Freyberg Pool, where generations of Wellingtonians have learned to swim, is potentially earthquake-prone.
New information following the 2016 Kaikōura earthquake has raised questions about how the building would cope with something called the "basin-edge effect".
Recently Wellington City Council, the owner of the building on Oriental Parade, commissioned engineering consultants as part of an upcoming five-yearly maintenance closure of the pool next year.
These consultants have raised questions about the relationship between the building and the ground conditions it sits on, city council chief customer and community officer James Roberts told the Herald.
But the information provided to the council is only preliminary.
"The work done by the consultants is complex and the methodology for assessment is relatively new", Roberts said.
"The next step the council agreed, with support of engineering experts, that an independent review of the draft report be undertaken".
The pool currently has a New Building Standard (NBS) rating of between 45 and 50 per cent based on a July 2016 assessment. An earthquake-prone building is anything less than 34 per cent.
The new information provided to the council did not come to a conclusion about what any revised NBS rating would be, Roberts said.

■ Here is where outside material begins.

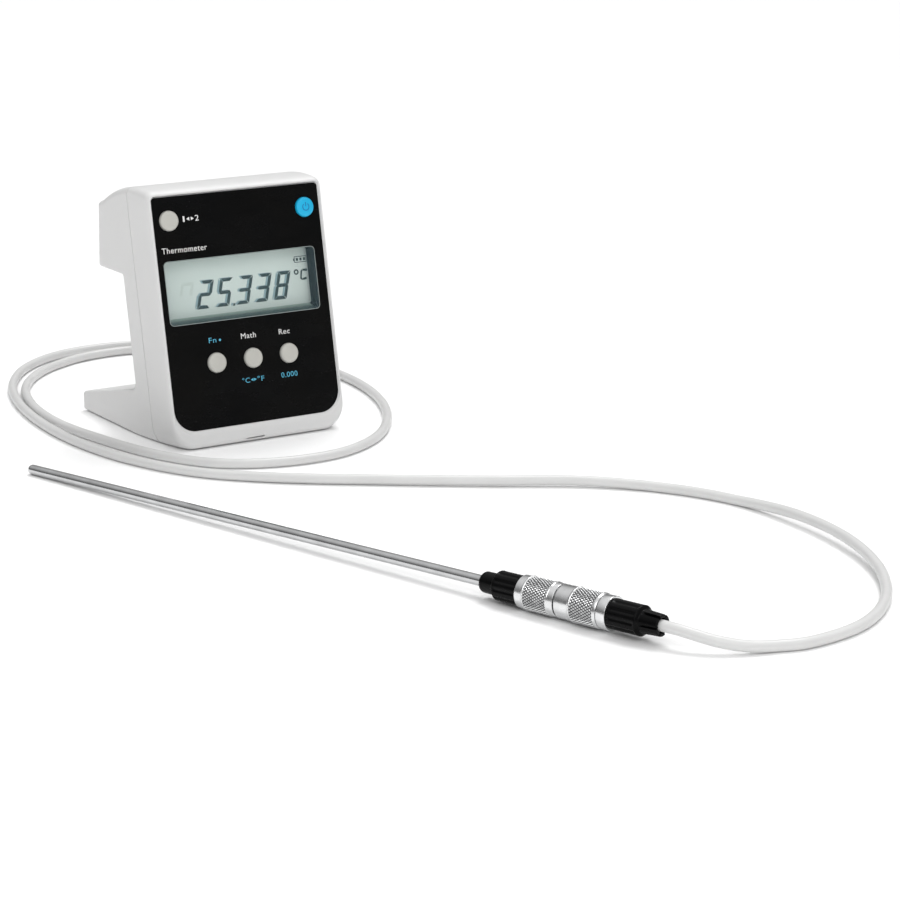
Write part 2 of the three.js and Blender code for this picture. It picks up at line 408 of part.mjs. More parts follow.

The building remains open and there is also no legal requirement for it to close it if it is deemed earthquake-prone.
The council is scheduled to receive a progress update by the end of November, with the report on the review due by the end of March.
Basin-edge effects resulted in concentrated areas of damage during the 1994 Northridge and 1995 Kobe earthquakes in California and Japan.

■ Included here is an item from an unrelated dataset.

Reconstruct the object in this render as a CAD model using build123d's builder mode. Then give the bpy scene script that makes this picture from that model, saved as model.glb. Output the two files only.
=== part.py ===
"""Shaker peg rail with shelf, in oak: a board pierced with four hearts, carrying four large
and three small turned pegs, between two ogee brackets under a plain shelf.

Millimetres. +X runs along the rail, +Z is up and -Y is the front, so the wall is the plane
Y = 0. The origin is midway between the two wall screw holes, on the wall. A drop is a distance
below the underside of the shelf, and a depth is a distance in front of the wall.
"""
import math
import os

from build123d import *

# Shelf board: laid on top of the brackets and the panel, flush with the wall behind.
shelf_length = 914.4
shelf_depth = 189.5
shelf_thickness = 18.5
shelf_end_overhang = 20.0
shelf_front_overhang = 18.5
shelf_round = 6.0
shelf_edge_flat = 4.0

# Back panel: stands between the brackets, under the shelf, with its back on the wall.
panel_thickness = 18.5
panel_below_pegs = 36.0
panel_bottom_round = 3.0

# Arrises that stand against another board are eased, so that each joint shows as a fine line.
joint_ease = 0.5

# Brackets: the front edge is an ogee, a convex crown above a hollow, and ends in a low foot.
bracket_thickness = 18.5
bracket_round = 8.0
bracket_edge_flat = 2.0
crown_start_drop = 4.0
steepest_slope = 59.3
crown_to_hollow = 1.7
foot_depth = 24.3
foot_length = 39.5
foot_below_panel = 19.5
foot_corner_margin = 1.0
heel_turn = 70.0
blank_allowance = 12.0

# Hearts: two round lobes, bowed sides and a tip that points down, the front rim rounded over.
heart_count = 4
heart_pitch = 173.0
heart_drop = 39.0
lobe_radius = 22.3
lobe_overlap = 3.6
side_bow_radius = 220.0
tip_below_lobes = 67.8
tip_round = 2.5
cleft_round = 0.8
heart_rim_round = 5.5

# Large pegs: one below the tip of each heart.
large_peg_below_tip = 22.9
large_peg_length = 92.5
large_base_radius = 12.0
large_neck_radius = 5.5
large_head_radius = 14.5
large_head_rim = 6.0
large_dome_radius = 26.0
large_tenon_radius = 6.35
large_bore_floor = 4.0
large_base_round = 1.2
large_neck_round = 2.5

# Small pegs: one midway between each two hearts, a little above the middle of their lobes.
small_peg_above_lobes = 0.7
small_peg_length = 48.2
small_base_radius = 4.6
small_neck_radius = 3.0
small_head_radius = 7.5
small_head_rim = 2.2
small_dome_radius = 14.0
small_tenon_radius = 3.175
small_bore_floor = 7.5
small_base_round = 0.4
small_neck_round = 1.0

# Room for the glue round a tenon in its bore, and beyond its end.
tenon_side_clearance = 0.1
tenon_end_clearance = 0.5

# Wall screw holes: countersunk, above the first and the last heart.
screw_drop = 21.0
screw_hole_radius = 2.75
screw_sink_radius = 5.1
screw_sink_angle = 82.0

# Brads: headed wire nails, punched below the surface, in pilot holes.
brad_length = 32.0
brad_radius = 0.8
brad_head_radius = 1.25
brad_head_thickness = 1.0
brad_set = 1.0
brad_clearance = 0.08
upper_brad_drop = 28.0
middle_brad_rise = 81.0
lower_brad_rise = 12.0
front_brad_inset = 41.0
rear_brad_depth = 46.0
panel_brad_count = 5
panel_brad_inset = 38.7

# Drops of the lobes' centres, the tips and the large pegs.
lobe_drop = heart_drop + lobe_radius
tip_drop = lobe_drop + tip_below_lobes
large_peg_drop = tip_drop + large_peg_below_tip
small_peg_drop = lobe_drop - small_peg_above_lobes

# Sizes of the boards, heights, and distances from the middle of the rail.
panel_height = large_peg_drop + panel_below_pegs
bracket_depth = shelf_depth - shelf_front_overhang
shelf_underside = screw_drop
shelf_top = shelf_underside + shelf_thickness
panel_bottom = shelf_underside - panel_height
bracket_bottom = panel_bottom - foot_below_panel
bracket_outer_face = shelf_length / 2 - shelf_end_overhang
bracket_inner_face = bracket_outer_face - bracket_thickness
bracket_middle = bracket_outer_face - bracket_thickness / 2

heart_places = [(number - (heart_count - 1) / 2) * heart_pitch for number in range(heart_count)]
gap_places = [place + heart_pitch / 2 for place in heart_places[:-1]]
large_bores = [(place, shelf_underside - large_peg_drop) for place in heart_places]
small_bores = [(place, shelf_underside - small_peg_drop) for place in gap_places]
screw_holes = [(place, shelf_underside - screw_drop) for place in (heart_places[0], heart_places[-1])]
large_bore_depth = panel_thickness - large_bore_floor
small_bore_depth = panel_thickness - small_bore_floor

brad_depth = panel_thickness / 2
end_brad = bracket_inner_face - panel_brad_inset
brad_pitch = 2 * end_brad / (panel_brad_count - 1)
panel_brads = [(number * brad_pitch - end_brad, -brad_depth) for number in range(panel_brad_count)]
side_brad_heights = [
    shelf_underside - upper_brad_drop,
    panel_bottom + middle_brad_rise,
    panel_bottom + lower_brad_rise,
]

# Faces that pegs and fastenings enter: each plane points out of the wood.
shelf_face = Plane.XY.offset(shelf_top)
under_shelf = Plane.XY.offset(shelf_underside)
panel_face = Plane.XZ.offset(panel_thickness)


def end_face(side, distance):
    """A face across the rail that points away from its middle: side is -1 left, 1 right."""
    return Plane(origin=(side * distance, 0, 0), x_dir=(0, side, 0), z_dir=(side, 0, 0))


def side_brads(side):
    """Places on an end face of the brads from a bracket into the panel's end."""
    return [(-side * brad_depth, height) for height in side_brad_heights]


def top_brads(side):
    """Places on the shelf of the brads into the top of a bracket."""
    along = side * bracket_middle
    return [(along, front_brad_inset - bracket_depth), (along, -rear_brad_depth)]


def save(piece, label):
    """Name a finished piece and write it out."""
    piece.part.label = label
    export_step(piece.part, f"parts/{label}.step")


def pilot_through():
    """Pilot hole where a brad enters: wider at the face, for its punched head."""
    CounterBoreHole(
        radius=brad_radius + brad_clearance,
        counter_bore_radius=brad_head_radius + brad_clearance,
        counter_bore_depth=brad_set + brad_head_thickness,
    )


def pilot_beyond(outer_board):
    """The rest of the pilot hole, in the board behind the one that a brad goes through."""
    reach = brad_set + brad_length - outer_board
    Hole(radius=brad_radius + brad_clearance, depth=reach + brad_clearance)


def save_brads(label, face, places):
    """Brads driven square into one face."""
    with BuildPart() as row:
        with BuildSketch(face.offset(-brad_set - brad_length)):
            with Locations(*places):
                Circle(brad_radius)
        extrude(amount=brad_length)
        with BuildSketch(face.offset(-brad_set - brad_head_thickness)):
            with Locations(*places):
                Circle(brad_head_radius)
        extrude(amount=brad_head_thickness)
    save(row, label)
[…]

City council chief resilience officer Mike Mendonça said it was also experienced in Wellington following the Kaikōura earthquake.
Central Wellington is situated on the edge of a geological basin. When energy from an earthquake runs along the seafloor and hits the angle of the basin edge, it can amplify ground shaking.
"The damage from the Kaikōura earthquake is all on the basin edge in spots. The big spot was where BNZ and Statistics House was. Thorndon was also a real hotspot for us", Mendonça said.
"So we've found this in a couple of spots and this is the latest where it's an issue for us - Freyberg Pool is right on the basin edge."
A subsequent investigation into why Statistics House partially collapsed in the Kaikōura earthquake identified the basin-edge effect as one of the reasons.
But at that time, it was noted there wasn't sufficient international or national research to say conclusively where a basin-edge effect could be predicted.
The Heritage New Zealand listing said the building is an example of modernist architecture as well as having considerable social significance as a venue where generations of people have learnt to swim.
The history of swimming pools in Wellington and the Clyde Quay area dates to the 1860s.
But it was not until the early 1960s that the city council acted on considerable public pressure for an indoor pool.